--- begin ---
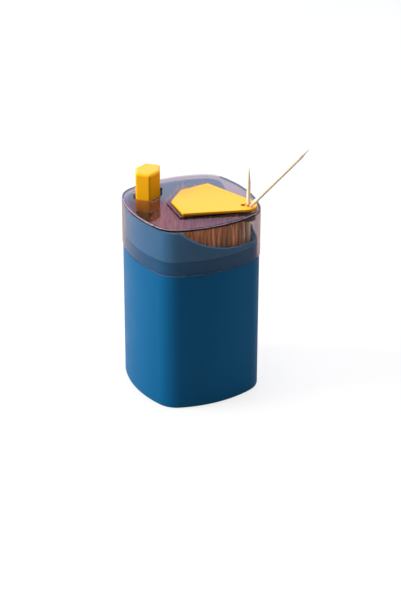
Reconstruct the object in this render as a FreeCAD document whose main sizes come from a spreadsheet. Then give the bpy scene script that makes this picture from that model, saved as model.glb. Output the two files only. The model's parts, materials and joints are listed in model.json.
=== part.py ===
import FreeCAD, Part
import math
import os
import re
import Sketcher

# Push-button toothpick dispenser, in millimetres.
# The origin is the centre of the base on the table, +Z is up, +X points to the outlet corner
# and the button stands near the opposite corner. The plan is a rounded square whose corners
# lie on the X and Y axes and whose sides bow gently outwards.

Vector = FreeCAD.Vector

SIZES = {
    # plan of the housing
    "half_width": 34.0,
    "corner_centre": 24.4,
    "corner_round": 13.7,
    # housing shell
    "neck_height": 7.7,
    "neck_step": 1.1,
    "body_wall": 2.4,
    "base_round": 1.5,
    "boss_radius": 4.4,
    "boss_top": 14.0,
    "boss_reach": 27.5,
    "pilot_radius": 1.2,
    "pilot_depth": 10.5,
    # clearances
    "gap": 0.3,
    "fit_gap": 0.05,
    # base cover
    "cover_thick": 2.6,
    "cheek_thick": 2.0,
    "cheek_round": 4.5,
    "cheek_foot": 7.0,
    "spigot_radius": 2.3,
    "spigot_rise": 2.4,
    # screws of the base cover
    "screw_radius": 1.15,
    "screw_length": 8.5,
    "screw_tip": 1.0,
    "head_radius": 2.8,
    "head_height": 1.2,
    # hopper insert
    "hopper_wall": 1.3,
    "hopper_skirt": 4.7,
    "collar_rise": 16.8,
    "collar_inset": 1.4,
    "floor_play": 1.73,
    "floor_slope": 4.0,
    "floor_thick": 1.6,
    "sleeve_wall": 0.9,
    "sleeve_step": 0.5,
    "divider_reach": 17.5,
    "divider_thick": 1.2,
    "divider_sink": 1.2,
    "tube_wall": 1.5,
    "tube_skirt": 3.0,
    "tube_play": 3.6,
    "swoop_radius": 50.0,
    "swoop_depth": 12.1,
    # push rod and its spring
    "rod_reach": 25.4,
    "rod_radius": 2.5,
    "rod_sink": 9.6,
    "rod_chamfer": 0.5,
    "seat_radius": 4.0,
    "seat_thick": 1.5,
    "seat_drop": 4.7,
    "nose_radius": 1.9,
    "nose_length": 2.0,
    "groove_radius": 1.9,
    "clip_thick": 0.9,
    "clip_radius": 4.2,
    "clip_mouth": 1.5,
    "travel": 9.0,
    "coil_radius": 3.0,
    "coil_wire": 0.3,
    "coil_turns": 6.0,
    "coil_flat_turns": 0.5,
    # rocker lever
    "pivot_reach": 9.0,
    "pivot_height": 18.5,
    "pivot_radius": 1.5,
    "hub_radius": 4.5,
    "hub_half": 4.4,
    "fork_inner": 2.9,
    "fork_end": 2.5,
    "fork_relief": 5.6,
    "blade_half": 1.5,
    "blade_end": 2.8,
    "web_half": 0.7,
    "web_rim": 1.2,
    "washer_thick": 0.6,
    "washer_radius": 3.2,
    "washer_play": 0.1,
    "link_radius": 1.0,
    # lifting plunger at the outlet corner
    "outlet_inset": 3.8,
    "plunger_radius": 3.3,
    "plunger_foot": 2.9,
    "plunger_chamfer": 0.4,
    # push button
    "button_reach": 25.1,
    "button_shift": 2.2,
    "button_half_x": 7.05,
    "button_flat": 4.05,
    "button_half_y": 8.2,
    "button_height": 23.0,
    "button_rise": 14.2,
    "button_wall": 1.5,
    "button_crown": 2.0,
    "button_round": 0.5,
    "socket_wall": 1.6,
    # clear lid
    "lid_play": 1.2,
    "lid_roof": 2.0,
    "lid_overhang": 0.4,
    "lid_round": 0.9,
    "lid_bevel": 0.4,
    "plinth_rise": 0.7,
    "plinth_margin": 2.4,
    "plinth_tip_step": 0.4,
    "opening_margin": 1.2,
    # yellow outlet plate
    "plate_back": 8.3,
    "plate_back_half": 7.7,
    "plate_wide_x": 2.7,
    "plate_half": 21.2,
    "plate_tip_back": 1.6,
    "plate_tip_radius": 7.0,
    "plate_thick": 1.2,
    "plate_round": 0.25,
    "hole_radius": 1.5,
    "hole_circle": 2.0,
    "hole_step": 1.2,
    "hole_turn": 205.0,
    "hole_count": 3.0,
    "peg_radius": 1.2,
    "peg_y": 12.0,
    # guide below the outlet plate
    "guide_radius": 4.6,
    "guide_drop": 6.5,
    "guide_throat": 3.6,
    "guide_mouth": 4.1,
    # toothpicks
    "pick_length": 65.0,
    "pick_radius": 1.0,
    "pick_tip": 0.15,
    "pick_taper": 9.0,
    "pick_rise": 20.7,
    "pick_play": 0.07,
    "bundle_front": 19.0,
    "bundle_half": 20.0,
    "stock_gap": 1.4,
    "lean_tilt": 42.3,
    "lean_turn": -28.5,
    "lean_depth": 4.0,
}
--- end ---
--- begin ---
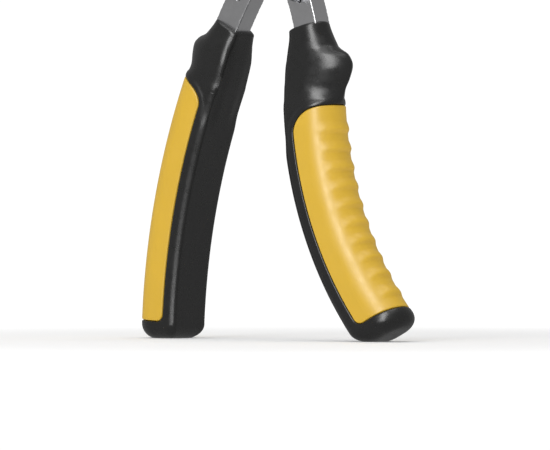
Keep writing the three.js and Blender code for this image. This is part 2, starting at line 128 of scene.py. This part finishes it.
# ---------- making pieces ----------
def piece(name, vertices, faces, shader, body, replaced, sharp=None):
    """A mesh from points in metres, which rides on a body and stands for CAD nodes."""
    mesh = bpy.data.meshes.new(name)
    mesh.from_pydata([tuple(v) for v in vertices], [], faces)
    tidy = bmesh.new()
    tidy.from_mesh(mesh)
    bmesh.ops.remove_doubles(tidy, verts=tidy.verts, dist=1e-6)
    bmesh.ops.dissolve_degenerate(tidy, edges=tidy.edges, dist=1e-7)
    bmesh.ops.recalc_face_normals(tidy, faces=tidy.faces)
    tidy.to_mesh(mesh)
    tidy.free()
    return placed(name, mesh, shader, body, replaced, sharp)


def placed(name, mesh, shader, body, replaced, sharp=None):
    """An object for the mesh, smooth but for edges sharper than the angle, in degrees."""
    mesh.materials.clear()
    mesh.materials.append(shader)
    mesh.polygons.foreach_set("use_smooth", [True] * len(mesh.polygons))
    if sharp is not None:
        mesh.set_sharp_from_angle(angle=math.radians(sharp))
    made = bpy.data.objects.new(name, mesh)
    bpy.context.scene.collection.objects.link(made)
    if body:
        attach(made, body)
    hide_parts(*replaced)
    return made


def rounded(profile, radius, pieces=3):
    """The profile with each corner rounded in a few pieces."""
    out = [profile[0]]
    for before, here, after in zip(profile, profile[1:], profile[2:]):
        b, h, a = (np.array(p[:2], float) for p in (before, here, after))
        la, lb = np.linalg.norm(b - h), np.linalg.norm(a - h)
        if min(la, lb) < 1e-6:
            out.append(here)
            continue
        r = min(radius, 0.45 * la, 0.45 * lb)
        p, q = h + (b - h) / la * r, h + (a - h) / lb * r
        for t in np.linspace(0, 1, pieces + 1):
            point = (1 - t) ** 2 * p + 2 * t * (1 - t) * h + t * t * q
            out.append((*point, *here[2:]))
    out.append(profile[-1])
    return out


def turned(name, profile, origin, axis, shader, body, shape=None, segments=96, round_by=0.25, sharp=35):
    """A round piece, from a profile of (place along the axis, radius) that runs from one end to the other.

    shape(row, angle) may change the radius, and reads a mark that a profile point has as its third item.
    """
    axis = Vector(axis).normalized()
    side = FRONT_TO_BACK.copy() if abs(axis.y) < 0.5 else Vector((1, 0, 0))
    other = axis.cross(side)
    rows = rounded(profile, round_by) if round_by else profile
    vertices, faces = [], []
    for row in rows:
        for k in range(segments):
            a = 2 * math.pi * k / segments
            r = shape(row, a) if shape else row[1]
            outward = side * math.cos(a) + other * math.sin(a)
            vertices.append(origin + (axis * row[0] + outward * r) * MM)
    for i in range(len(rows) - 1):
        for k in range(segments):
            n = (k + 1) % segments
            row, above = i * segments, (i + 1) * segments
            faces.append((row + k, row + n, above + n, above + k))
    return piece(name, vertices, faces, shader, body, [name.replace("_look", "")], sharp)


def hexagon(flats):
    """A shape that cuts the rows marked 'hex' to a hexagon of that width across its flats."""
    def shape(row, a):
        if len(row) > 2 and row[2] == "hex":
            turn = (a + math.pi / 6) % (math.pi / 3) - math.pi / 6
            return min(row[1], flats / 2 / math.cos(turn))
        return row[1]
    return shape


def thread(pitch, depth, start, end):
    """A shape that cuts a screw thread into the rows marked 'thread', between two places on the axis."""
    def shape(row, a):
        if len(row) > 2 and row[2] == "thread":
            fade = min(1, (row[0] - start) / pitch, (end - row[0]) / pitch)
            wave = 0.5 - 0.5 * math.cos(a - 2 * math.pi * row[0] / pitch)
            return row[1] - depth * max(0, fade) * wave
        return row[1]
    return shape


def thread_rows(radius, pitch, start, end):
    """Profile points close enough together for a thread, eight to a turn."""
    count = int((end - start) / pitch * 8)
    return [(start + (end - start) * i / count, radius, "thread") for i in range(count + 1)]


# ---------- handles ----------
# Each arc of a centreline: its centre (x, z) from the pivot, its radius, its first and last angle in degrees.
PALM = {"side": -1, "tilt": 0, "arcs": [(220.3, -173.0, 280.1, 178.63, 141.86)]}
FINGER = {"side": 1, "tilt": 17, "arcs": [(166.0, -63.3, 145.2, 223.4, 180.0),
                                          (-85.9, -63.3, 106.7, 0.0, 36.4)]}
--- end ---
--- begin ---
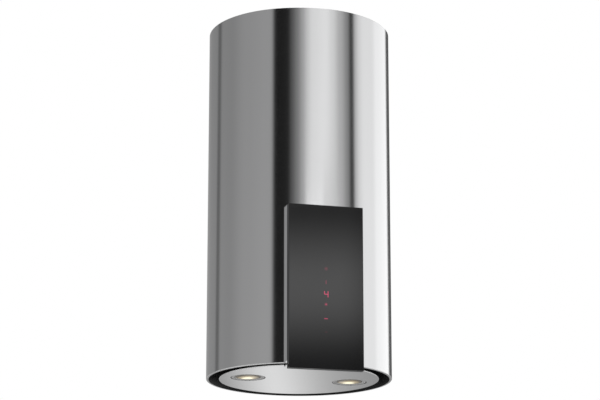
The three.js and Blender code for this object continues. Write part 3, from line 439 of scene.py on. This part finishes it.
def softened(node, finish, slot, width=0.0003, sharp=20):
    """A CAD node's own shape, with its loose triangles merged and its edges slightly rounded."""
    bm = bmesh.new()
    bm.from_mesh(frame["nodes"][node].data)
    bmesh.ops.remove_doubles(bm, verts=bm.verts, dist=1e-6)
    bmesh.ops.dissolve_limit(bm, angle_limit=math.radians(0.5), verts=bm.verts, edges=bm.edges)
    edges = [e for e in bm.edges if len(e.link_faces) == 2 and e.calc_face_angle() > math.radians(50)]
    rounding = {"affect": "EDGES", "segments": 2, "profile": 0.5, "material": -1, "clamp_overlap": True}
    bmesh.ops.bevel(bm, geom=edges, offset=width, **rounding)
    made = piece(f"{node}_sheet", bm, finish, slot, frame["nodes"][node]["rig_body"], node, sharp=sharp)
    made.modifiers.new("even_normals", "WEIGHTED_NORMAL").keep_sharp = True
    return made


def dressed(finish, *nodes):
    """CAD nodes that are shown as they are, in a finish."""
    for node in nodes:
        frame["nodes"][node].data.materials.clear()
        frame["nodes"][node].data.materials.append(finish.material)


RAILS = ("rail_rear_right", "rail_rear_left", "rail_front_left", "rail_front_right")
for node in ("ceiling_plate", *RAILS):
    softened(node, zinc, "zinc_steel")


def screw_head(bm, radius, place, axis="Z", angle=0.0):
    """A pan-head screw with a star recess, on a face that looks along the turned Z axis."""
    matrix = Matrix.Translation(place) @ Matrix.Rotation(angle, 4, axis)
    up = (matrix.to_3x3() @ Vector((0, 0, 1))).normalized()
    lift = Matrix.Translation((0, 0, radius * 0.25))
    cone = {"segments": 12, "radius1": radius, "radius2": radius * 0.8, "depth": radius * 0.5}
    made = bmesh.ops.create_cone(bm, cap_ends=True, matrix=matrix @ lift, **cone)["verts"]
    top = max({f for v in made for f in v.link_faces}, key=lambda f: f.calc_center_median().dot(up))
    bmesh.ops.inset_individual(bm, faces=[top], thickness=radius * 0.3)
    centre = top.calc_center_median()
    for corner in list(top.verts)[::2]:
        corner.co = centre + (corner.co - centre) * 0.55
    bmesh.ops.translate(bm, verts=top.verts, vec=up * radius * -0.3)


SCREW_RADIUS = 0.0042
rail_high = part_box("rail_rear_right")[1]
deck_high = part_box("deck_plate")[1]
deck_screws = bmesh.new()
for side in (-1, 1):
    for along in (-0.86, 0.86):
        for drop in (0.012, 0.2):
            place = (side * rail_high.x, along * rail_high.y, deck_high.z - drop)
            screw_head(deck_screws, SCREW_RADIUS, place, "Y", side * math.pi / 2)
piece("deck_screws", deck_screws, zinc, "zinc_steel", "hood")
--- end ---
# Required work:
The line containing "Reconstruct the object" opens the part, and the line containing "Vector = FreeCAD.Vector" closes it. Output that part exactly, with both, and only that.

# Complete response:
Reconstruct the object in this render as a FreeCAD document whose main sizes come from a spreadsheet. Then give the bpy scene script that makes this picture from that model, saved as model.glb. Output the two files only. The model's parts, materials and joints are listed in model.json.
=== part.py ===
import FreeCAD, Part
import math
import os
import re
import Sketcher

# Push-button toothpick dispenser, in millimetres.
# The origin is the centre of the base on the table, +Z is up, +X points to the outlet corner
# and the button stands near the opposite corner. The plan is a rounded square whose corners
# lie on the X and Y axes and whose sides bow gently outwards.

Vector = FreeCAD.Vector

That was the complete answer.